As women, we’ve learned to vacate ourselves along the way to all these good things, good relationships, and good lives, to abandon ourselves in an effort to take care of ourselves and guarantee emotional safety. My intention in writing The Emotionally Exhausted Woman was to help heal this disconnection women describe so frequently, to empower women to be truthful, include their own wants and needs in their life choices, and build the courage to live as their authentic selves—not just their likable selves—fundamentally, to discover and connect with their truth and dare to live as if their truth actually matters.

Since writing the book, I’ve given countless talks and workshops and spoken to hundreds of women. Throughout this process, I’ve discovered that my work is indeed needed and wanted, and, at the same time, there’s further to go. To truly claim our lives and live (as the poet Mary Oliver says) our “one wild and precious life” we must do more than just change the way we think and relate to ourselves and others. We must also build a new relationship with and reconnect with our own bodies. We must re-inhabit our bodies and start living from the inside out, paying attention to and honoring our body’s experience and wisdom.

Through all the wonderful and painful conversations with women over this time, it’s become clear that we cannot experience our full potential and life energy, and cannot connect with ourselves in the deepest sense, just by recovering from our addiction to being liked, or just by learning to trust the truth more than being what’s wanted. It’s not possible to come home to ourselves just by stepping out of the likability cage. We must include all of ourselves if we are going to truly come home. I italicize “just” here because the process of learning to show up as who you are and the courage to trade in the guaranteed rewards that come with being likable for some as-yet-undiscovered benefit of being real is beyond brave and profound. To live from want, not should; speak your truth without apology; and stop managing your personality involves an indescribably courageous paradigm shift. If you never take another step on this journey, you’ve traveled an infinite distance, and your life is forever changed. Still, there’s more ground to travel.

Disconnection From Ourselves

Even when we’ve learned to give voice to our psychological and spiritual truth and walk our walk in the world, a fundamental split remains inside us. We’re still disconnected—from ourselves, still not living a fully integrated life, still not living from (or as) the whole of ourselves. The internal split is between our mind and our body. This primary split arises from a multitude of cultural, political, religious, and other factors. It starts from the time we’re very young, when we as women learn that our physical appearance is our most powerful asset when it comes to being accepted and belonging. If we can look a certain way and get our body into a particular shape, we can matter to others. With the right packaging, we are desired, successful, and, ultimately, happy. Who wouldn’t want all that? At the most basic (primal) level, physical attractiveness guarantees us survival.

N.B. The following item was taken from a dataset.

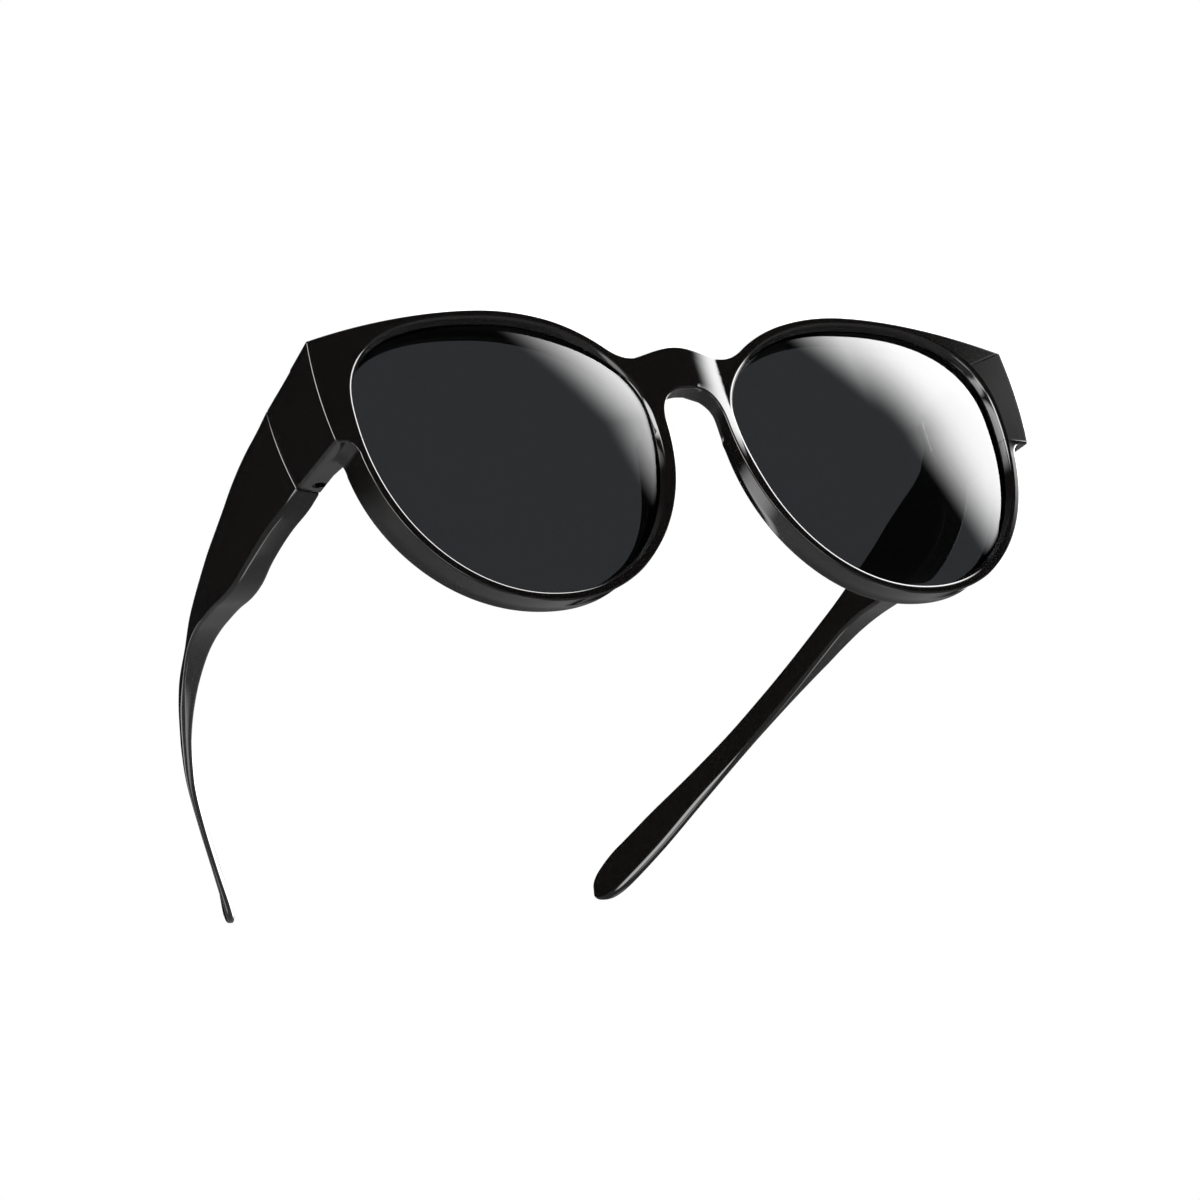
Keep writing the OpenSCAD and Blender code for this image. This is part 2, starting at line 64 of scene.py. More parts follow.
# Polar angles about the middle of a lens, in degrees from its outer side over the top: where
# the brow, the nose side and the outer side begin and end, and the corners of the outline.
brow_until, nose_from, nose_full, nose_fade, nose_end, nose_blend = 150, 180, 188, 196, 240, 20
side_from, side_full = 270, 340
valley_a, bridge_end_a, arch_a, arch_end_a, heel_a = 157, 165, 170, 184, 345
# Exponents of the opening's upper outer, upper inner and lower quarters, of the brow's fall
# and of the nose arch.
outer_n, inner_n, lower_n, brow_power, arch_power = 2.5, 2.0, 2.1, 1.8, 0.8


def mix(a, b, u):
    """Straight blend from a to b: a + (b - a) u."""
    return a + (b - a) * u


def rise(a, a0, a1):
    """Smooth step from 0 at a0 to 1 at a1: 3v^2 - 2v^3 of the share v between them."""
    v = np.clip((a - a0) / (a1 - a0), 0, 1)
    return v * v * (3 - 2 * v)


def parabola(start, corner, end, t):
    """Curve that leaves start towards the corner and reaches end from it: (1 - t)^2 start +
    2t (1 - t) corner + t^2 end."""
    return (1 - t) ** 2 * start + 2 * t * (1 - t) * corner + t ** 2 * end


def front_y(x):
    """Depth of the wrapped front surface: x^2 / 2R with the wrap radius R."""
    return x * x / (2 * front_r)


def opening(a):
    """Points and outward normals of a lens opening at the polar angles a. Each quarter is a
    superellipse |x/w|^n + |z/h|^n = 1 with its own n, and the normal is its gradient."""
    c, s = np.cos(np.radians(a)), np.sin(np.radians(a))
    n = np.where(s >= 0, np.where(c >= 0, outer_n, inner_n), lower_n)
    h = np.where(s >= 0, lens_up, lens_down)
    w = lens_w / 2
    r = ((np.abs(c) / w) ** n + (np.abs(s) / h) ** n) ** (-1 / n)
    gx = np.sign(c) * (np.abs(r * c) / w) ** (n - 1) / w
    gz = np.sign(s) * (np.abs(r * s) / h) ** (n - 1) / h
    g = np.hypot(gx, gz)
    return np.stack([lens_x + r * c, r * s], -1), np.stack([gx / g, gz / g], -1)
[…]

And so, we start managing and policing our bodies, using our bodies to serve our primal need for safety and to belong and feel self-esteem. We objectify our bodies, turn them into things that are separate from who we are, valuable only in so far as they can make us powerful and popular, and wanted in relationship with others, all of which is far more important than staying connected to ourselves. In the process, we abandon our bodies and vacate the premises; our bodies then become mere calling cards to advertise our worth. In so doing, however, we leave our true embodied home, close the door on its riches, shutter the premises and move up into our head, and take up residence in the mental landscape, where some of us, sadly, live out the rest of our days.

We’re born connected to our own body. But we end up disconnected and disembodied for many reasons including, for women, the value placed on our appearance. To survive in this culture, we shift from an integrated life in which we listen to our senses and intuition and directly experience our life (rather than just interpret it), to a life as our body’s PR agent, managing the body from the outside but not actually living inside it. Our attention and energy are poured into the adornment and beautification of this self-object, but, sadly, we forget (and are rewarded for forgetting) that the body is also our home and an infinite source of our emotions, longings, wisdom, experience, and truth—in short, who we are.